> **Required work**
Reproduce the complete listing without any deviation.

—————

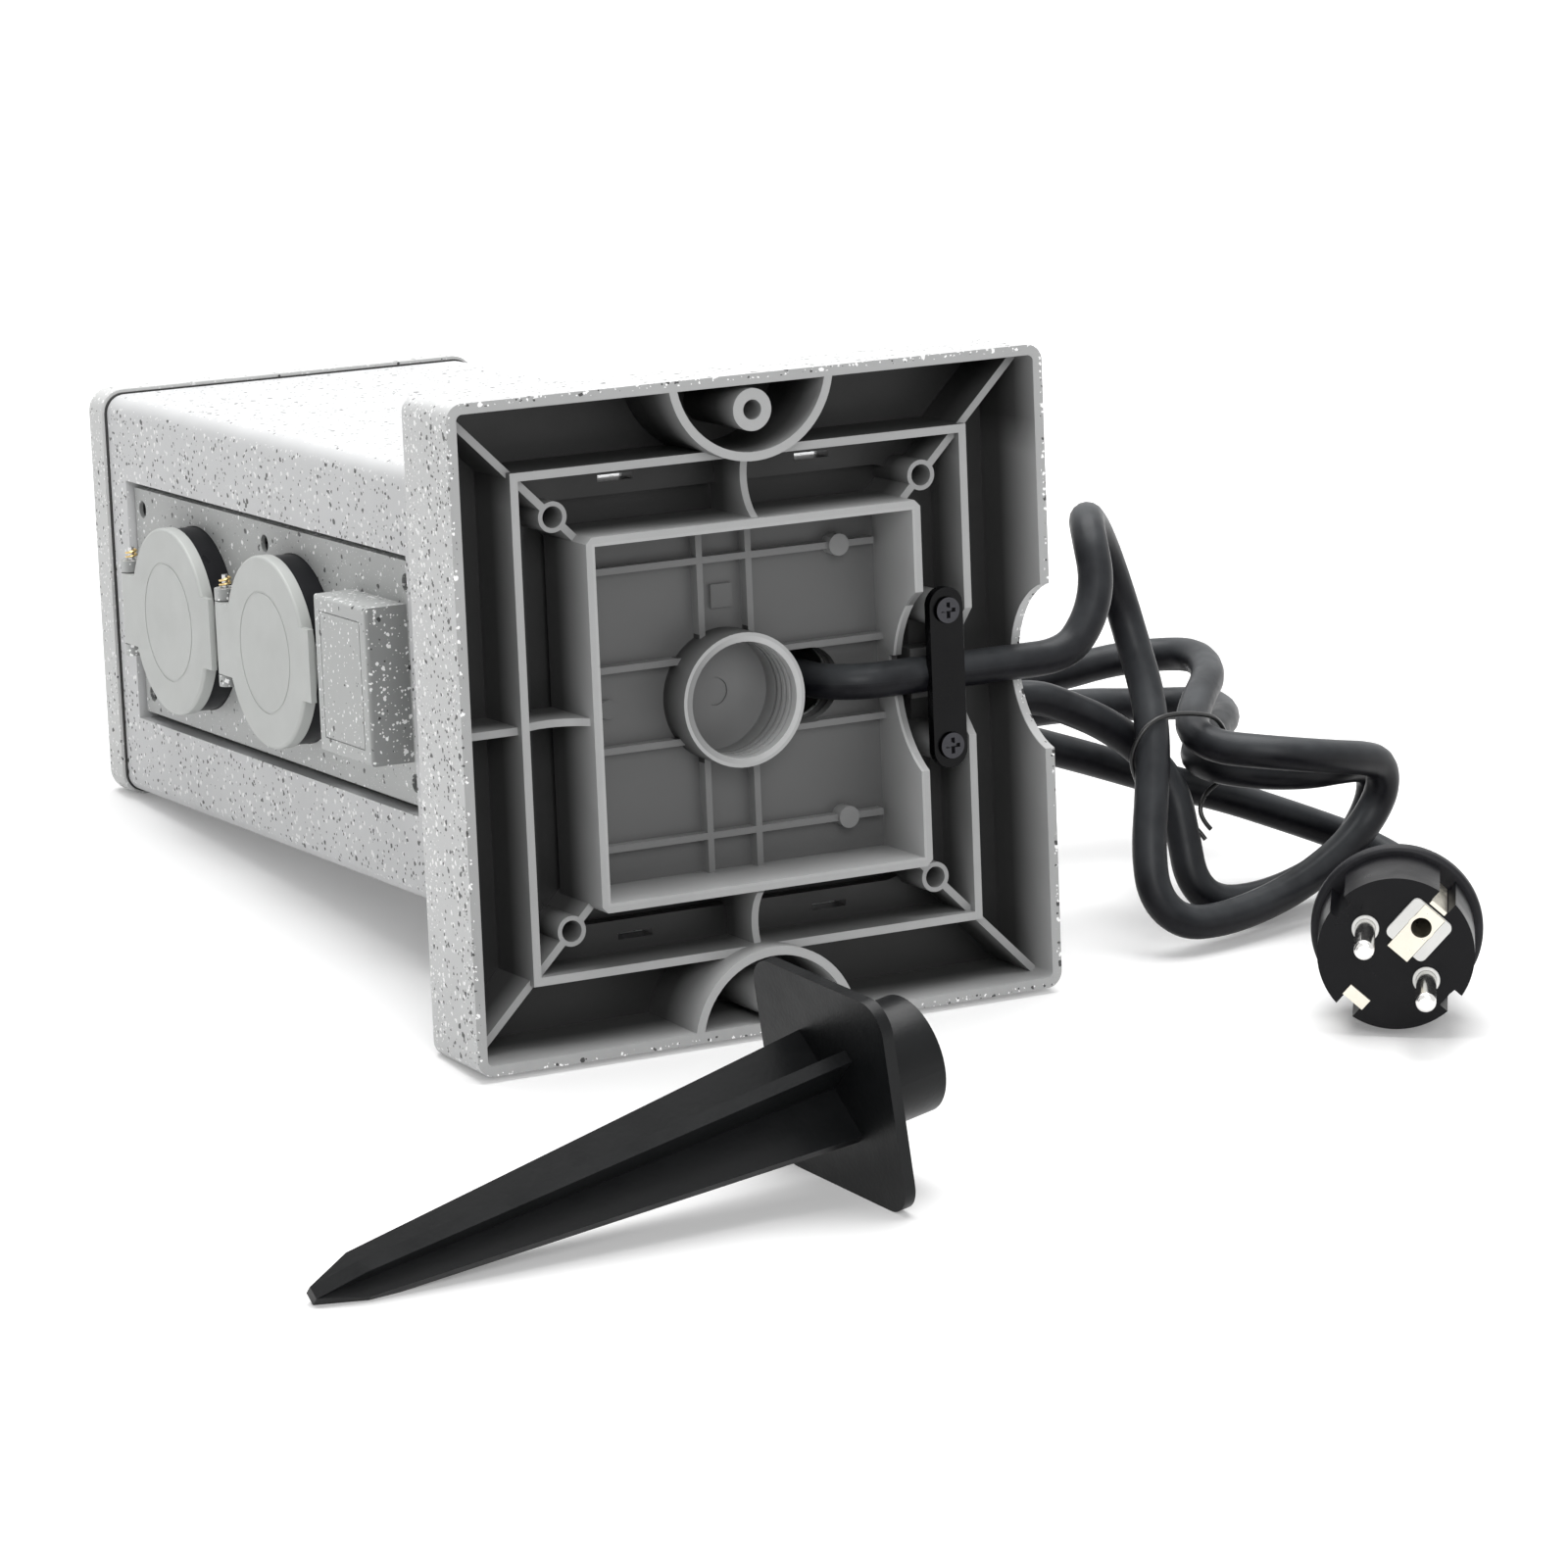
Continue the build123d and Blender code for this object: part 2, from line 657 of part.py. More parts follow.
# Cap with its spigot, and the seal under it
cap_side = column_side + 2 * cap_overhang
cap = prism(cap_side, cap_side, column_corner + cap_overhang, cap_height)
cap = fillet(cap.faces().sort_by(Axis.Z)[-1].edges(), cap_round)
cap -= prism(column_inner, column_inner, column_corner - column_wall, cap_height - cap_wall)
spigot_side = column_inner - 2 * slip
spigot_hole = spigot_side - 2 * cap_spigot_wall
spigot = prism(spigot_side, spigot_side, column_corner - column_wall, cap_end - cap_wall / 2 - column_end + cap_spigot)
spigot -= block(spigot_hole, spigot_hole, cap_end - cap_wall - column_end + cap_spigot)
nodes["top_cap"] = Pos(0, 0, cap_start) * cap + Pos(0, 0, column_end - cap_spigot) * spigot
seal_side = column_side + 2 * cap_seal_proud
seal = prism(seal_side, seal_side, column_corner + cap_seal_proud, cap_seal)
seal -= prism(column_inner, column_inner, column_corner - column_wall, cap_seal)
nodes["cap_seal"] = Pos(0, 0, column_end) * seal

# Screws that hold the column on the base
nodes["column_screws"] = group(
    Pos(x, y, base_depth - back_wall) * Rot(180, 0, 0) * screw(
        column_screw, column_screw_length, column_head, column_head_height)
    for x, y in corners(tube_offset, tube_offset))

# Socket panel with its raised hollow housing
panel_box = (panel_start + panel_end_gap, panel_end - panel_end_gap, panel_half - panel_side_gap)
panel = slab(panel_face, panel_back, *panel_box)
housing = slab(panel_face + box_height, panel_face, box_start, box_end, box_half)
panel += fillet(housing.faces().sort_by(Axis.X)[0].edges(), box_edge)
panel -= slab(panel_face + box_height - box_wall, panel_back - overrun, box_start + box_wall,
              box_end - box_wall, box_half - box_wall)
line_face = panel_face + box_height
line = slab(line_face + overrun, line_face - box_line, box_start + box_line_inset,
            box_end - box_line_inset, box_half - box_line_inset)
line_end = box_line_inset + box_line
panel -= line - slab(line_face + overrun, line_face - box_line, box_start + line_end,
                     box_end - line_end, box_half - line_end)
for y, z in panel_screw_places:
    panel -= from_panel(panel_face + overrun, y, z) * rod(panel_screw / 2 + thread_play, panel_wall + 2 * overrun)
    panel -= from_panel(panel_face + overrun, y, z) * rod(
        panel_head / 2 + slip, panel_head_sink + panel_head_height + overrun)


def on_panel(z):
    """The frame of a socket: z out of the panel, x towards the cap."""
    return Plane(origin=(-panel_face, 0, z), x_dir=(0, 0, 1), z_dir=(-1, 0, 0)).location


socket_places = {"lower": socket_low, "upper": socket_high}
flange_screws = [(-ear_offset, -ear_offset), (-ear_offset, ear_offset), (ear_far, 0)]
bracket_screws = [(hinge_offset, side * (ear_start + hinge_ear / 2)) for side in (-1, 1)]
screw_hole = fixing_screw / 2 + thread_play
for z in socket_places.values():
    panel -= on_panel(z) * Pos(0, 0, -panel_wall - overrun) * rod(collar_radius + slip, panel_wall + 2 * overrun)
    for x, y in flange_screws:
        panel -= on_panel(z) * Pos(x, y, -panel_wall - overrun) * rod(
            screw_hole, fixing_depth + thread_play + overrun)
    for x, y in bracket_screws:
        panel -= on_panel(z) * Pos(x, y, -panel_wall - overrun) * rod(screw_hole, panel_wall + 2 * overrun)
nodes["socket_panel"] = panel
panel_gasket = slab(panel_back, ledge_face, panel_start + slip, panel_end - slip, panel_half - slip)
panel_gasket -= slab(panel_back + overrun, ledge_face - overrun, panel_start + ledge,
                     panel_end - ledge, panel_half - ledge)
for y, z in panel_screw_places:
    panel_gasket -= from_panel(panel_back + overrun, y, z) * rod(panel_screw / 2 + slip, panel_seal + 2 * overrun)
nodes["panel_seal"] = panel_gasket
nodes["panel_screws"] = group(
    from_panel(panel_face - panel_head_sink - panel_head_height, y, z) * Rot(180, 0, 0) * screw(
        panel_screw, panel_screw_length, panel_head, panel_head_height)
    for y, z in panel_screw_places)

# One socket, with z out of the panel. First the moulded insert: a collar in front of
# the panel, and a flange with three ears and a body behind it.
pieces = {}
pin_rows = (-pin_pitch / 2, pin_pitch / 2)
insert = Pos(0, 0, flange_back) * rod(collar_radius, collar_height - flange_back)
insert += Pos(0, 0, flange_back) * rod(flange_radius, flange_wall)
insert += Pos(0, 0, -body_length) * rod(body_radius, body_length + flange_back + overrun)
for x, y in flange_screws:
    reach = hypot(x, y)
    arm = Pos(reach / 2, 0, 0) * block(reach, 2 * ear_radius, flange_wall)
    arm += Pos(reach, 0, 0) * rod(ear_radius, flange_wall)
    arm -= Pos(reach, 0, -overrun) * rod(screw_hole, flange_wall + 2 * overrun)
    insert += Pos(0, 0, flange_back) * Rot(0, 0, degrees(atan2(y, x))) * arm
insert -= Pos(0, 0, collar_height - well_depth) * rod(well_radius, well_depth + overrun)
for y in pin_rows:
    insert -= Pos(0, y, -body_length - overrun) * rod(pin_hole / 2, body_length)
    insert -= Pos(0, y, -body_length - overrun) * rod(contact / 2 + slip, contact_length + thread_play + overrun)
bow_x = well_radius - bow_inset - bow_wall / 2
bow_top = collar_height - bow_mouth
for side in (-1, 1):
    insert -= Pos(side * bow_x, 0, -body_length - overrun) * block(
        bow_wall + slip, bow_width + 2 * slip, body_length + bow_top + slip + overrun)
pieces["socket_insert"] = insert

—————

> **Task answer**
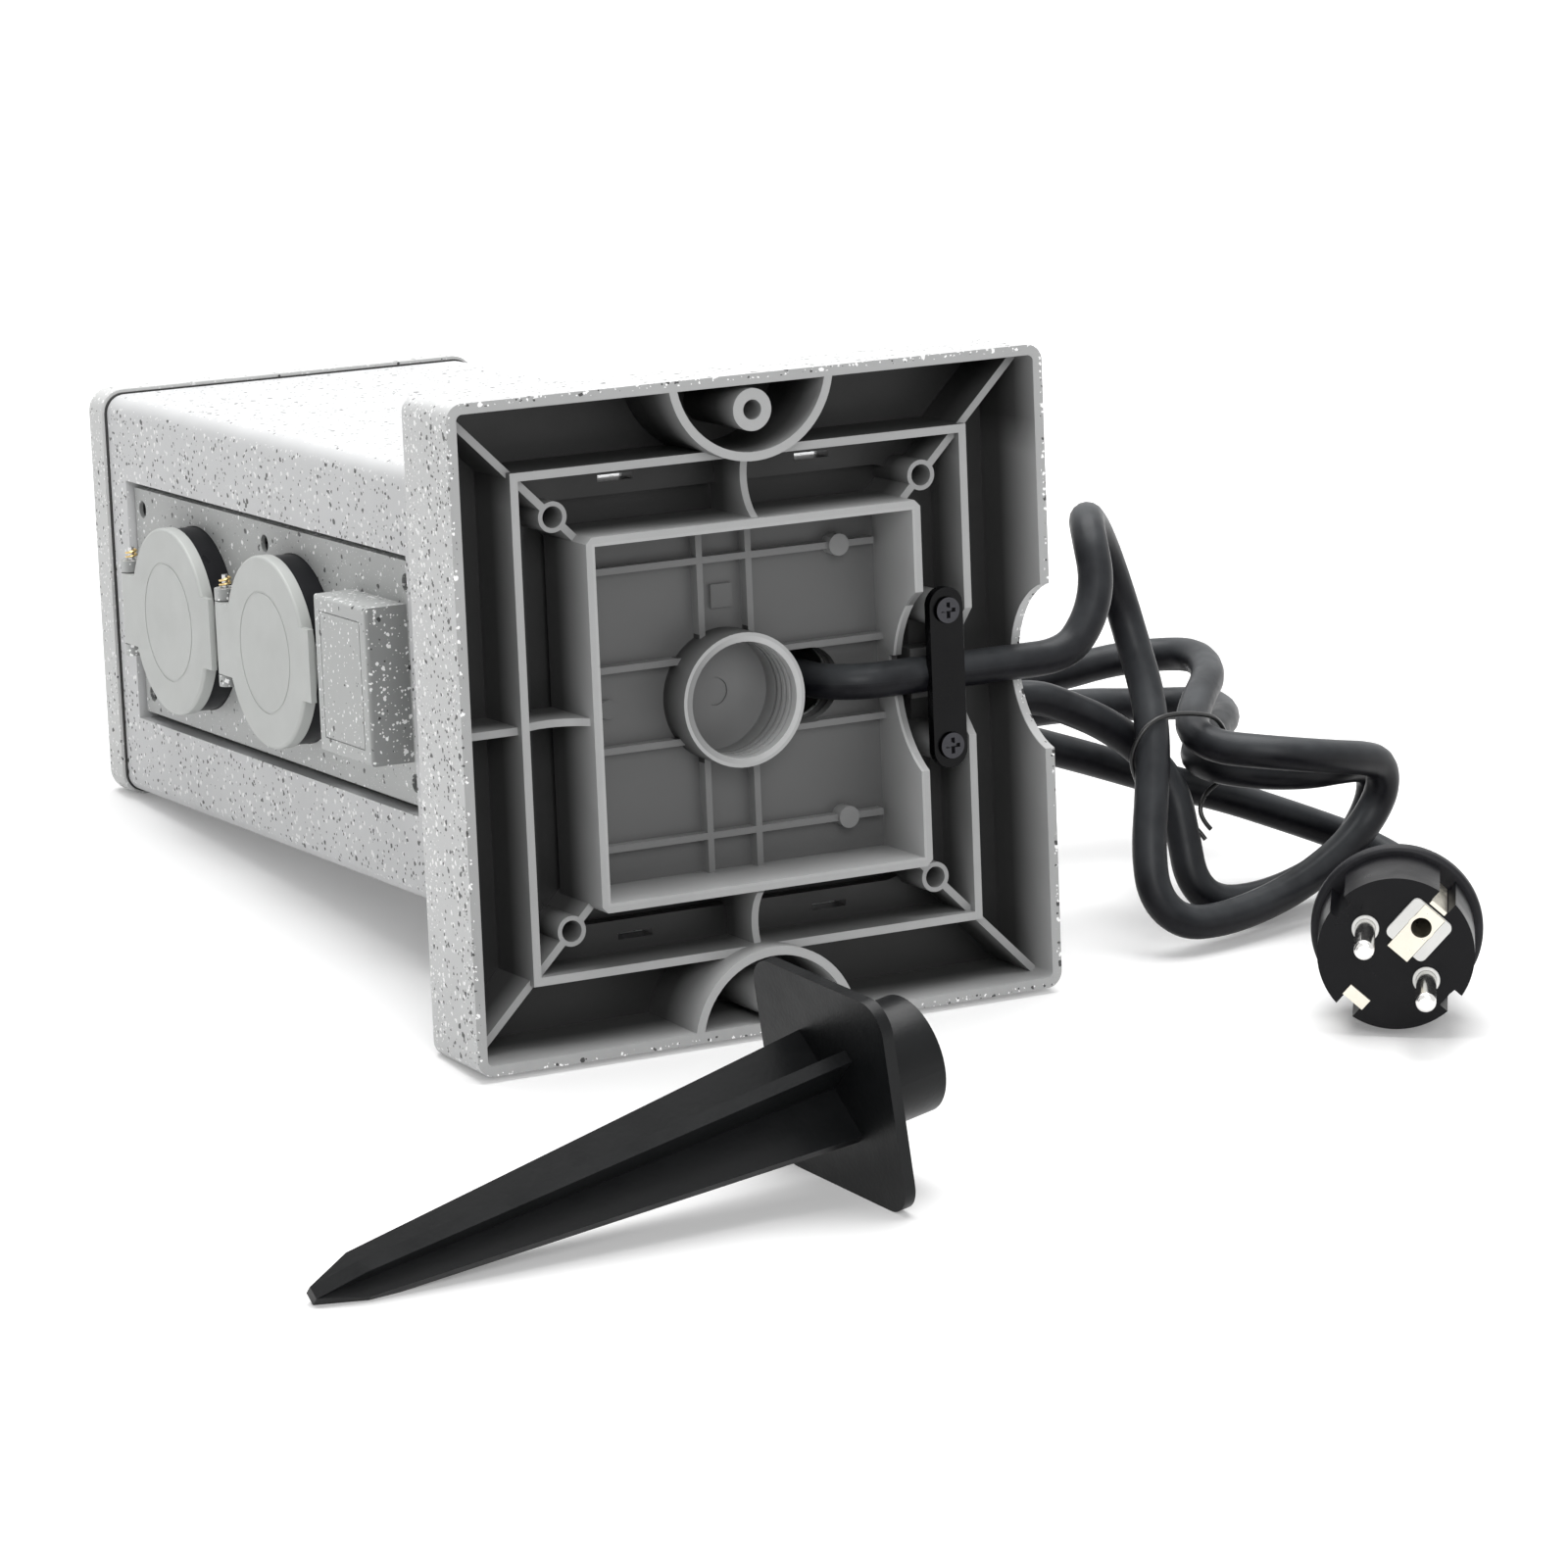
Continue the build123d and Blender code for this object: part 2, from line 657 of part.py. More parts follow.
# Cap with its spigot, and the seal under it
cap_side = column_side + 2 * cap_overhang
cap = prism(cap_side, cap_side, column_corner + cap_overhang, cap_height)
cap = fillet(cap.faces().sort_by(Axis.Z)[-1].edges(), cap_round)
cap -= prism(column_inner, column_inner, column_corner - column_wall, cap_height - cap_wall)
spigot_side = column_inner - 2 * slip
spigot_hole = spigot_side - 2 * cap_spigot_wall
spigot = prism(spigot_side, spigot_side, column_corner - column_wall, cap_end - cap_wall / 2 - column_end + cap_spigot)
spigot -= block(spigot_hole, spigot_hole, cap_end - cap_wall - column_end + cap_spigot)
nodes["top_cap"] = Pos(0, 0, cap_start) * cap + Pos(0, 0, column_end - cap_spigot) * spigot
seal_side = column_side + 2 * cap_seal_proud
seal = prism(seal_side, seal_side, column_corner + cap_seal_proud, cap_seal)
seal -= prism(column_inner, column_inner, column_corner - column_wall, cap_seal)
nodes["cap_seal"] = Pos(0, 0, column_end) * seal

# Screws that hold the column on the base
nodes["column_screws"] = group(
    Pos(x, y, base_depth - back_wall) * Rot(180, 0, 0) * screw(
        column_screw, column_screw_length, column_head, column_head_height)
    for x, y in corners(tube_offset, tube_offset))

# Socket panel with its raised hollow housing
panel_box = (panel_start + panel_end_gap, panel_end - panel_end_gap, panel_half - panel_side_gap)
panel = slab(panel_face, panel_back, *panel_box)
housing = slab(panel_face + box_height, panel_face, box_start, box_end, box_half)
panel += fillet(housing.faces().sort_by(Axis.X)[0].edges(), box_edge)
panel -= slab(panel_face + box_height - box_wall, panel_back - overrun, box_start + box_wall,
              box_end - box_wall, box_half - box_wall)
line_face = panel_face + box_height
line = slab(line_face + overrun, line_face - box_line, box_start + box_line_inset,
            box_end - box_line_inset, box_half - box_line_inset)
line_end = box_line_inset + box_line
panel -= line - slab(line_face + overrun, line_face - box_line, box_start + line_end,
                     box_end - line_end, box_half - line_end)
for y, z in panel_screw_places:
    panel -= from_panel(panel_face + overrun, y, z) * rod(panel_screw / 2 + thread_play, panel_wall + 2 * overrun)
    panel -= from_panel(panel_face + overrun, y, z) * rod(
        panel_head / 2 + slip, panel_head_sink + panel_head_height + overrun)


def on_panel(z):
    """The frame of a socket: z out of the panel, x towards the cap."""
    return Plane(origin=(-panel_face, 0, z), x_dir=(0, 0, 1), z_dir=(-1, 0, 0)).location


socket_places = {"lower": socket_low, "upper": socket_high}
flange_screws = [(-ear_offset, -ear_offset), (-ear_offset, ear_offset), (ear_far, 0)]
bracket_screws = [(hinge_offset, side * (ear_start + hinge_ear / 2)) for side in (-1, 1)]
screw_hole = fixing_screw / 2 + thread_play
for z in socket_places.values():
    panel -= on_panel(z) * Pos(0, 0, -panel_wall - overrun) * rod(collar_radius + slip, panel_wall + 2 * overrun)
    for x, y in flange_screws:
        panel -= on_panel(z) * Pos(x, y, -panel_wall - overrun) * rod(
            screw_hole, fixing_depth + thread_play + overrun)
    for x, y in bracket_screws:
        panel -= on_panel(z) * Pos(x, y, -panel_wall - overrun) * rod(screw_hole, panel_wall + 2 * overrun)
nodes["socket_panel"] = panel
panel_gasket = slab(panel_back, ledge_face, panel_start + slip, panel_end - slip, panel_half - slip)
panel_gasket -= slab(panel_back + overrun, ledge_face - overrun, panel_start + ledge,
                     panel_end - ledge, panel_half - ledge)
for y, z in panel_screw_places:
    panel_gasket -= from_panel(panel_back + overrun, y, z) * rod(panel_screw / 2 + slip, panel_seal + 2 * overrun)
nodes["panel_seal"] = panel_gasket
nodes["panel_screws"] = group(
    from_panel(panel_face - panel_head_sink - panel_head_height, y, z) * Rot(180, 0, 0) * screw(
        panel_screw, panel_screw_length, panel_head, panel_head_height)
    for y, z in panel_screw_places)

# One socket, with z out of the panel. First the moulded insert: a collar in front of
# the panel, and a flange with three ears and a body behind it.
pieces = {}
pin_rows = (-pin_pitch / 2, pin_pitch / 2)
insert = Pos(0, 0, flange_back) * rod(collar_radius, collar_height - flange_back)
insert += Pos(0, 0, flange_back) * rod(flange_radius, flange_wall)
insert += Pos(0, 0, -body_length) * rod(body_radius, body_length + flange_back + overrun)
for x, y in flange_screws:
    reach = hypot(x, y)
    arm = Pos(reach / 2, 0, 0) * block(reach, 2 * ear_radius, flange_wall)
    arm += Pos(reach, 0, 0) * rod(ear_radius, flange_wall)
    arm -= Pos(reach, 0, -overrun) * rod(screw_hole, flange_wall + 2 * overrun)
    insert += Pos(0, 0, flange_back) * Rot(0, 0, degrees(atan2(y, x))) * arm
insert -= Pos(0, 0, collar_height - well_depth) * rod(well_radius, well_depth + overrun)
for y in pin_rows:
    insert -= Pos(0, y, -body_length - overrun) * rod(pin_hole / 2, body_length)
    insert -= Pos(0, y, -body_length - overrun) * rod(contact / 2 + slip, contact_length + thread_play + overrun)
bow_x = well_radius - bow_inset - bow_wall / 2
bow_top = collar_height - bow_mouth
for side in (-1, 1):
    insert -= Pos(side * bow_x, 0, -body_length - overrun) * block(
        bow_wall + slip, bow_width + 2 * slip, body_length + bow_top + slip + overrun)
pieces["socket_insert"] = insert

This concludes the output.